▶ **MATERIAL PROVIDED**:
--------------------

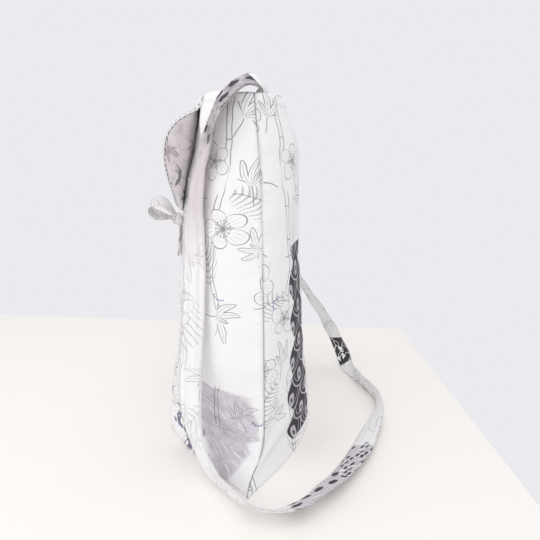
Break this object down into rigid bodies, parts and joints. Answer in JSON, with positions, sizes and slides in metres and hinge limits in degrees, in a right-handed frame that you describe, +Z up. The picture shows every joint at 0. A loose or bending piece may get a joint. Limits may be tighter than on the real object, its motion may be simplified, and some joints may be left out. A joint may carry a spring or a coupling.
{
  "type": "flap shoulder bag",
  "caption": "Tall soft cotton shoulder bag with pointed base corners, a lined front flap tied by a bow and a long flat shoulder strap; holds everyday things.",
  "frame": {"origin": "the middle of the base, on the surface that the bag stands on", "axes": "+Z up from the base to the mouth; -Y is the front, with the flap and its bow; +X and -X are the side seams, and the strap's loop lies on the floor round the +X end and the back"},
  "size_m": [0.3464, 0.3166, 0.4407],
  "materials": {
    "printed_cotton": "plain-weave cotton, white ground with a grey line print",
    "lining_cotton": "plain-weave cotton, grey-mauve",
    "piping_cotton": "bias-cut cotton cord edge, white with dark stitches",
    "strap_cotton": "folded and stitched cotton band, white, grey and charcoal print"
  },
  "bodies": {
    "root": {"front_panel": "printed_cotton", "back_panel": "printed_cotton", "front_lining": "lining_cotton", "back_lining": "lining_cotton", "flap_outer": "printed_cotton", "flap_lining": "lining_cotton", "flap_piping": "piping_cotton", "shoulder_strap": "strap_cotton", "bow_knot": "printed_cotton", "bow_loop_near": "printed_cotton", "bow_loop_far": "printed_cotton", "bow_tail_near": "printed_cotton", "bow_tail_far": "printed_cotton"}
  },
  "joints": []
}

--------------------

▶ **EXERCISE OBJECTIVE**: Restate the whole listing exactly.

▶ **RESULT**:
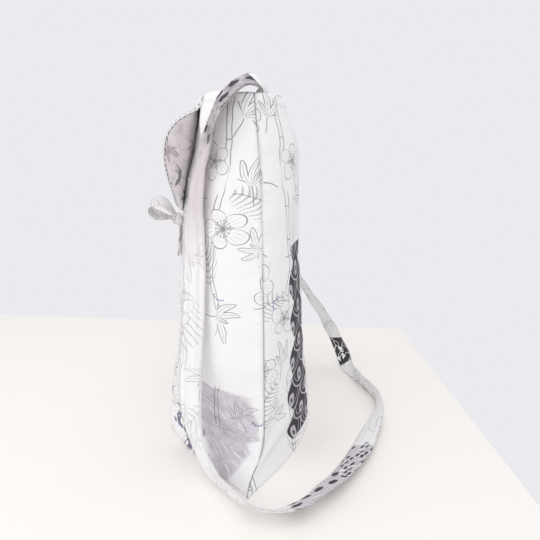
Break this object down into rigid bodies, parts and joints. Answer in JSON, with positions, sizes and slides in metres and hinge limits in degrees, in a right-handed frame that you describe, +Z up. The picture shows every joint at 0. A loose or bending piece may get a joint. Limits may be tighter than on the real object, its motion may be simplified, and some joints may be left out. A joint may carry a spring or a coupling.
{
  "type": "flap shoulder bag",
  "caption": "Tall soft cotton shoulder bag with pointed base corners, a lined front flap tied by a bow and a long flat shoulder strap; holds everyday things.",
  "frame": {"origin": "the middle of the base, on the surface that the bag stands on", "axes": "+Z up from the base to the mouth; -Y is the front, with the flap and its bow; +X and -X are the side seams, and the strap's loop lies on the floor round the +X end and the back"},
  "size_m": [0.3464, 0.3166, 0.4407],
  "materials": {
    "printed_cotton": "plain-weave cotton, white ground with a grey line print",
    "lining_cotton": "plain-weave cotton, grey-mauve",
    "piping_cotton": "bias-cut cotton cord edge, white with dark stitches",
    "strap_cotton": "folded and stitched cotton band, white, grey and charcoal print"
  },
  "bodies": {
    "root": {"front_panel": "printed_cotton", "back_panel": "printed_cotton", "front_lining": "lining_cotton", "back_lining": "lining_cotton", "flap_outer": "printed_cotton", "flap_lining": "lining_cotton", "flap_piping": "piping_cotton", "shoulder_strap": "strap_cotton", "bow_knot": "printed_cotton", "bow_loop_near": "printed_cotton", "bow_loop_far": "printed_cotton", "bow_tail_near": "printed_cotton", "bow_tail_far": "printed_cotton"}
  },
  "joints": []
}